Hank Azaria: Very astute. You’re right. I noticed a long time ago that Bruce sounded a little like Kirk, and it’s funny with Kirk. For Milhouse’s dad, I was just trying to imitate what Milhouse sounds like as much as possible so that it would just sound like an older male version of Milhouse. So, I’m imitating what Pamela Hayden was doing with Milhouse, knowing that, coming out of my deeper filter, it would sound like that. [As Kirk] But then I realized, oh yeah, Bruce kind of sounds like a cooler version of Kirk!

OLM: You probably haven’t even thought of doing, “Can I Borrow a Feeling?” as Bruce either, then?

Hank Azaria: No, I wouldn’t want to do that. I don’t want to call attention to it. It’s one thing for me to know and for your astute view to pick up on it, but it’s not the thing I want to put in people’s minds. Although the singing part of Bruce has developed so much that I don’t feel that sounds like Kirk too much anymore. [As Kirk] No, but the talking kind of does.

OLM: Of course, it’s really more the subtle notes. It’s like hearing the root of something in something else. It’s not the same voice, but almost like a New Jersey Kirk or something like that. 

Hank Azaria: Yeah!

OLM: It was crazy to hear that back in the day, when you started on The Simpsons, you were basically doing Moe as a riff on early Al Pacino, and you basically thought, “Okay, they’re never going to call me back.” But then you had this piecemeal momentum, where they kept calling you back every few episodes for either Moe or a different character. And then, lo and behold, years later, you’re 80 perecent of Springfield vs. the rest of the cast who play the family, and a few others. But really, you’re the town. You’re basically an entire population of a city. So, how is it, looking back now on that, going from being the new guy to being more of the guys than some of your co-stars?

Hank Azaria: It’s hard to remember anymore. It was 38, 39 years ago. But yeah, it did grow one voice at a time. Most of the voices were sort of one-liners or two-liners! And it was really thrilling, but it was very gradual. It was like the frog in the water! You turn up the heat. Because it was even a year or two before the show even aired, we had been at it; it took so long to animate back then and get things going. And I guess right from when it aired, it was a big hit! But it was pretty gradual, all that. That sort of doing more and more and more voices. And it took a few years before even any one of my characters got a significant storyline, or their own episode. So it wasn’t like it happened while I wasn’t looking. And then I kind of woke up one day like, gee, I do a lot of these voices.

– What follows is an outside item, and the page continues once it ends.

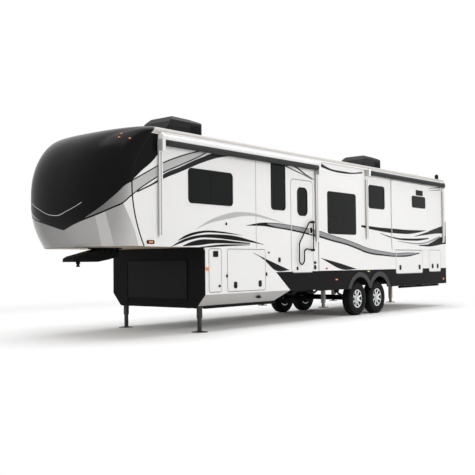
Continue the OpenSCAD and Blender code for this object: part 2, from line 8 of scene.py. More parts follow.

OLM: I know you’re touring this as a charity tour with the 4 Thru 9 Organization, and I thought it was really interesting and inspiring to read about how your Human Solidarity Project came out of you processing everything that was going on around Apu a few years back. And I was interested to hear how you decided to start this tour with the EZ Street Band as a charity tour! And could you explain some of your work with the 4 Thru 9 Organization? 

Hank Azaria: At this birthday party, when I invited so many people, I realized a few weeks out that I had forgotten to tell everybody no gifts. They wanted to give me gifts, but I said, “Oh, if you donate to the foundation,” which I had started a few years earlier, really mostly because I’ve been giving to education and human rights and also recovery causes, mostly for years, those three buckets. And I was tired of fighting with my business manager every year about how much I should give or not, because business managers always say to you, well, that’s a lot. They always try to keep you from spending! So, I realized that if I set aside a certain amount of money, then my business advisor can’t argue with me about how much I’m giving. We just started deciding where it goes, so it became easier to give from there. And so essentially, I’ve been doing it for years and years. I just kind of formalized it with a foundation several years ago. And that night of that party, my party, we raised about $30,000. Much to my surprise! And so we played, it went really well. I loved it. People seemed to enjoy it. We raised money and the lightbulb went off, why don’t we keep doing this and we’ll give all the net proceeds to the foundation, which is what we’ve been doing.

And yeah, education. I really feel like I took my own education for granted too much growing up, and I feel like so many of society’s problems, if we intervene with children and give them an actual chance, it takes care of so many problems that we can’t solve or don’t have enough money to solve down the road. Not to mention we’re helping children. And yes, the Apu thing really opened my eyes about blind spots I had as a performer, someone in show business and just as a white person, things I never thought about, and I wanted to give back in that way. And then we work on recovery. I’m sober 20 years in July.

OLM: Congratulations!

Hank Azaria: Thank you. So, I’m always going to support health and wellness, mental health, emotional health. So that’s what the foundation does, and that’s what all the proceeds go to after we pay the kids in the band.

OLM: Just to wrap here with you, realizing that I was going to enter a call with the voice of Moe, there was a part of me that thought of all those prank calls. Has anybody ever answered or started a phone interview with you, trying to do the Bart-Moe prank call without you knowing in advance? 

Hank Azaria:  No, I can’t say that anybody’s tried, they’ve mentioned those things many times, [As Moe] but no one ever had the cojones to hit me with something like that there.